A high-resolution map of human evolutionary constraint using 29 mammals
Nature, 27 Oct 2011
(Broad Institute, Uppsala University, MIT, University of Copenhagen, University of California Santa Cruz, Stanford University, Howard Hughes Medical Institute, Gladstone Institutes, BioTeam, Harvard University, Cornell University et al.)

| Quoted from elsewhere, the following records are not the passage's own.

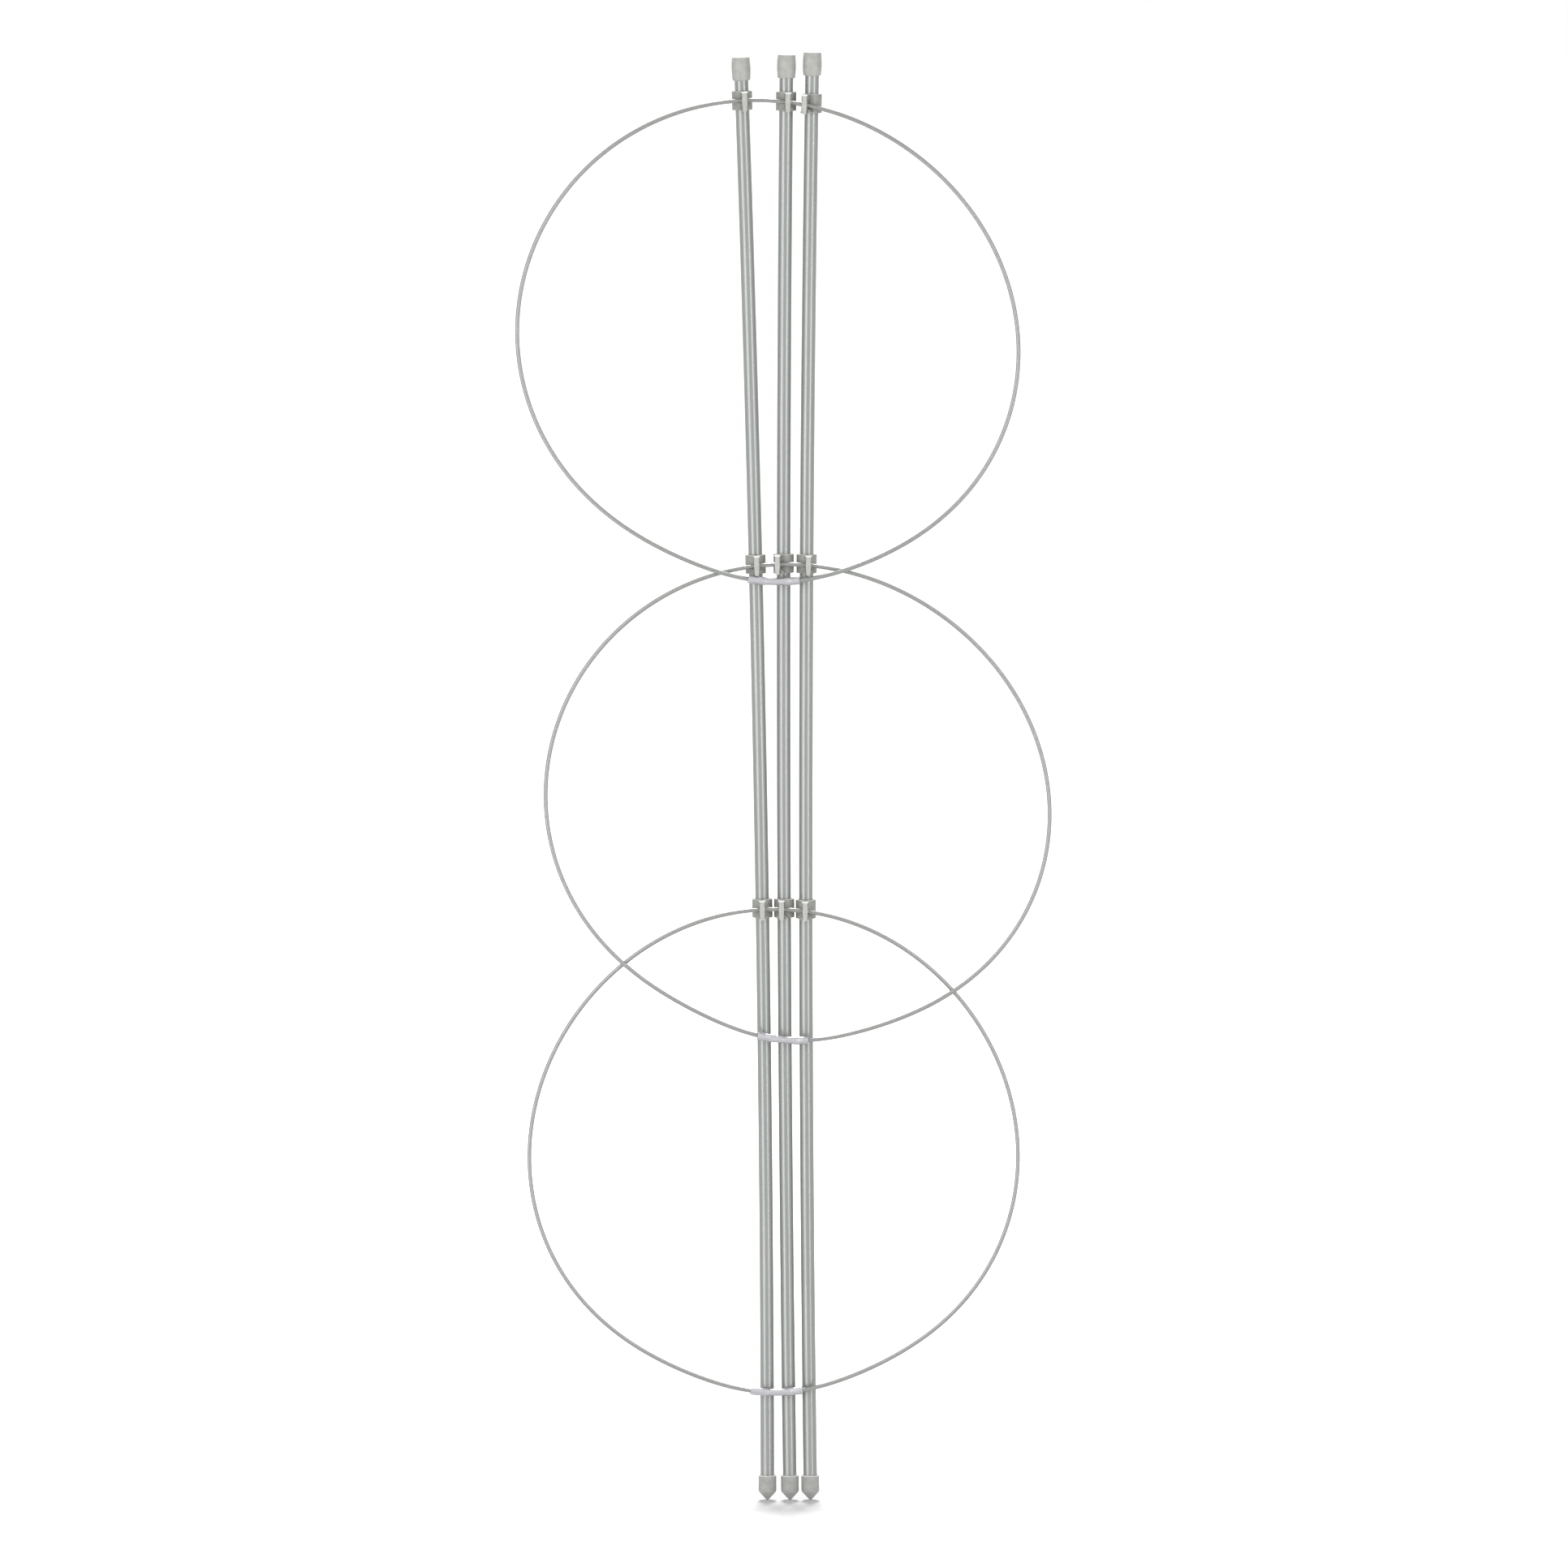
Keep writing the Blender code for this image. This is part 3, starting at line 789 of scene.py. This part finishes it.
def hook_web_outline():
    """The side view of the hook's web, in Y and Z, sloping up from the rib to the collar."""
    root, face = -(COLLAR_RADIUS - HOOK_ROOT), -(RIB_BACK + HOOK_OVERLAP)
    return [(root, COLLAR_TOP), (face, COLLAR_TOP), (face, RIB_FOOT), (root, COLLAR_FOOT)]


def saddle_outline():
    """The front view of the pad under the wire, in X and Z, sloping down to each side."""
    wide, narrow = SADDLE_WIDTH / 2, SADDLE_TOP_WIDTH / 2
    return mirrored([(wide, SADDLE_FOOT), (wide, SADDLE_LIP), (narrow, SADDLE_TOP)])


def window_outline():
    """The window that the wire goes through, in Y and Z, with rounded corners."""
    back, front = -COLLAR_RADIUS, -RIB_BACK
    half = WINDOW_HALF_HEIGHT
    return rounded([(front, -half), (back, -half), (back, half), (front, half)], WINDOW_CORNER)


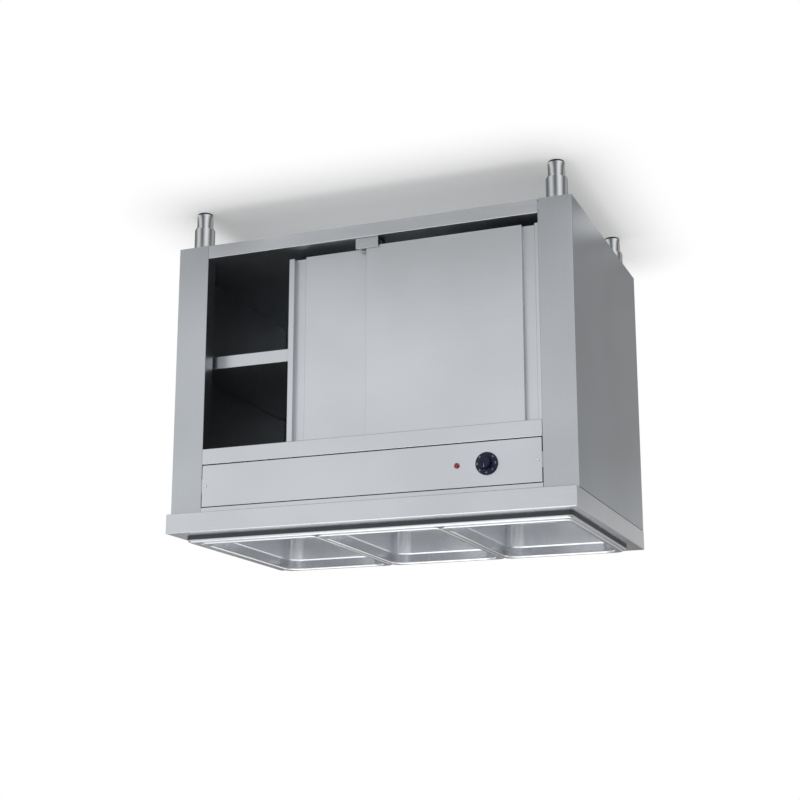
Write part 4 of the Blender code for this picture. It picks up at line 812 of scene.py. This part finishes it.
def make_base():
    """Channels, leg tubes and feet: each leg is a profile turned about its own upright axis."""
    for side in ("left", "right"):
        name = f"base_channel_{side}"
        left, front, bottom, right, back, top = sides(name)
        sheet_piece(f"{name}_sheet", ((right, bottom), (right, top), (left, top), (left, bottom)), "Y", front, back,
                    "zinc_steel", name, CHANNEL_SHEET)
    for place in CORNERS:
        name = f"leg_tube_{place}"
        left, _, bottom, right, _, top = sides(name)
        centre = axis_of(name, "Z")
        radius = (right - left) / 2
        inner, bore = radius - LEG_WALL, FOOT_RADIUS + GAP
        profile = ((inner, top), (radius, top), (radius, bottom + LEG_CONE), (bore + LEG_TIP, bottom), (bore, bottom),
                   (bore, bottom + LEG_RING), (inner, bottom + LEG_RING))
        turned(f"{name}_skin", profile, "Z", centre, "leg_steel", name, bends=mm(0.3, 2.5, 0.5, 0.2, 0.2))

        floor = sides(f"foot_{place}")[2]
        top, sole = floor + FOOT_TOP, floor + SOLE_HEIGHT
        hollow, collar, edge = FOOT_RADIUS - FOOT_WALL, inner - GAP, FOOT_RADIUS - SOLE_SETBACK
        profile = ((0, floor + FOOT_FLOOR), (hollow, floor + FOOT_FLOOR), (hollow, top), (collar, top),
                   (collar, top - FOOT_COLLAR), (FOOT_RADIUS, top - FOOT_COLLAR), (FOOT_RADIUS, sole), (edge, sole),
                   (edge, floor), (0, floor))
        turned(f"foot_{place}_core", profile, "Z", centre, "black_plastic", f"foot_{place}",
               bends=mm(0.5, 0.3, 0.3, 0.3, 0.3, 0.4, 0.3, 1.2))
        start, end, tuck = top - FOOT_COLLAR - SLEEVE_BELOW_COLLAR, sole - SLEEVE_OVERLAP, sole + SLEEVE_TUCK
        profile = ((SLEEVE_INNER, start), (SLEEVE_OUTER, start), (SLEEVE_OUTER, end), (SLEEVE_LIP, end),
                   (SLEEVE_LIP, tuck), (SLEEVE_INNER, tuck))
        turned(f"foot_{place}_sleeve", profile, "Z", centre, "leg_steel", body=f"foot_{place}",
               bends=mm(0.1, 0.6, 0.1, 0.1))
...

http://www.nature.com/nature/journal/v478/n7370/pdf/nature10530.pdf
The comparison of related genomes has emerged as a powerful lens for genome interpretation. Here we report the sequencing and comparative analysis of 29 eutherian genomes. We confirm that at least 5.5% of the human genome has undergone purifying selection, and locate constrained elements covering 4.2% of the genome. We use evolutionary signatures and comparisons with experimental data sets to suggest candidate functions for 60% of constrained bases. These elements reveal a small number of new coding exons, candidate stop codon readthrough events and over 10,000 regions of overlapping synonymous constraint within protein-coding exons. We find 220 candidate RNA structural families, and nearly a million elements overlapping potential promoter, enhancer and insulator regions. We report specific amino acid residues that have undergone positive selection, 280,000 non-coding elements exapted from mobile elements and more than 1,000 primate- and human-accelerated elements. Overlap with disease-associated variants indicates that our findings will be relevant for studies of human biology, health and disease.